Youth prisons are closing across the U.S. and getting a second life
Youth prisons are closing across the U.S. and getting a second life
Over the past 20 years, youth detention centers have closed at a rapid rate. Now, communities are figuring out what to do with the buildings.
In the South Bronx in New York City, the under-construction Peninsula redevelopment offers many of the typical features developers like to portray as essential to a vibrant, mixed-use district: a campus layout with apartments, a health and wellness center, and workspace for startups.
The $300 million development will also have early education facilities, an art center, and affordable housing. These community benefits are, in part, helping to correct for the site’s past. From 1957 to 2011, it was the home of Spofford Juvenile Detention Center, a site shut down due to its notorious reputation for unsanitary and inhumane conditions. Mayor Eric Adams, during an announcement about the project, noted that he had spent time in the detention center as a youth.
The Peninsula underscores a dramatic change in juvenile justice in the United States, as well as a potential reuse of facilities formerly used by the carceral state. A just-released report found that between 2000 and 2022, there was a significant, 75% decline in youth incarceration—a dramatic drop that has left a number of facilities looking for a future. The Peninsula, in part, seeks a bit of redemption for a site with such a painful past.
“It is politically possible to reuse these closed detention centers for other uses, particularly as community assets,” said Nicole D. Porter, senior director of advocacy for the Sentencing Project, who wrote a 2022 report on repurposing these sites. “It’s just important to recognize that there’s a possibility to reimagine detention centers, youth detention facilities, or any other carceral facility.”
In Beaumont, Texas, the Dream Center, a 50-acre social service site that was formerly the Al Price Juvenile Detention Center, offers space for youth-serving nonprofit groups, including addiction recovery.

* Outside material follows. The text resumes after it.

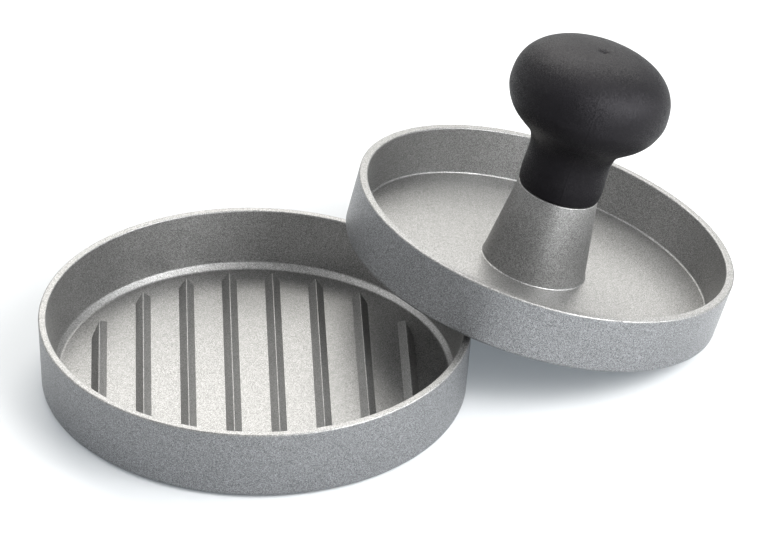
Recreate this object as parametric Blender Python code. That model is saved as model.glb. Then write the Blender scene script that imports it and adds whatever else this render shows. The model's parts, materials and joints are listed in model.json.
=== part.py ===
"""Patty press at rest: a ridged round base dish on the table, and the plunger leaning on the dish's rim.

Lengths in the constants are millimetres and angles are degrees. The mesh is built in metres, with +Z up.
The dish's axis is the world Z axis. The plunger is drawn upright on its own axis, then leaned into place.
"""

import math

import bmesh
import bpy
from mathutils import Matrix, Vector

MM = 0.001
FIT = 0.3
SEGMENTS = 96
KNOB_SEGMENTS = 64
SMALL_SEGMENTS = 32
ARC_STEPS = 4
SHARP_ANGLE = math.radians(32)

# Base dish, one casting.
DISH_RIM_RADIUS = 60.0
DISH_HEIGHT = 20.5
DISH_RIM_WIDTH = 2.15
DISH_OUTER_DRAFT = 2.7
DISH_BOTTOM_ROUND = 1.7
DISH_EDGE_ROUND = 0.45
COVE_TOP_RADIUS = 55.8
COVE_TOP_HEIGHT = 4.5
COVE_FOOT_RADIUS = 54.3
COVE_BULGE = 0.25
COVE_STEPS = 4
FLOOR_HEIGHT = 3.0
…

Donations and volunteer labor helped turn the site into a “hospital for lost souls.” A project to transform an adult prison in rural North Carolina into a collective farm for juveniles on probation offers another potential model for reimagining these facilities.
And in Cuyahoga County, Ohio, plans exist to demolish a former youth courthouse and replace it with a highway-spanning park to help link neighborhoods and create more greenspace.
Josh Rovner, director of Youth Justice for the Sentencing Project, said that the dramatic decline in youth incarceration wasn’t necessarily because of prison and criminal justice reform. A combination of less teen drinking, smoking and drug use, more time spent online, and even helicopter parenting has simply created less teen crime.
A new life for detention centers
Like adult prisons, a fair number of juvenile facilities exist in rural areas, where the land value and lack of density can make adaptive reuse projects more expensive and prohibitive. Local communities often count on these facilities for jobs and push back against closures. Also, states typically tend to take any savings from running these facilities—which can run in the millions of dollars annually—and plug other budget holes. New York and Utah, said Rovner, were some of the rare exceptions that repurposed the savings from shuttered juvenile facilities into programs for kids and teens.
Since 2000, correctional facilities for adults and children have closed in 21 states, and there are numerous models for creative reuse of these spaces, including parks and even TV and movie soundstages. There are financial challenges to these types of projects, especially now, when interest rates remain relatively high, construction costs have increased, and repurposing a sturdy space designed for incarceration can be difficult. But there are programs to fund such projects: In New York, the state has put hundreds of millions of dollars into transforming old prison sites, on recommendation from the prison redevelopment commission.
Advocates hope that examples like the Dream Center and Peninsula, and state programs supporting such redevelopments, can help spur on more efforts to find second lifes for these facilities.
“The potential is out there, and it’s the right thing to do,” said Porter. “What’s the community benefit to establishing assets that can support, as opposed to traumatizing and punishment? There’s a number economists can come up with, but there’s also a moral obligation.”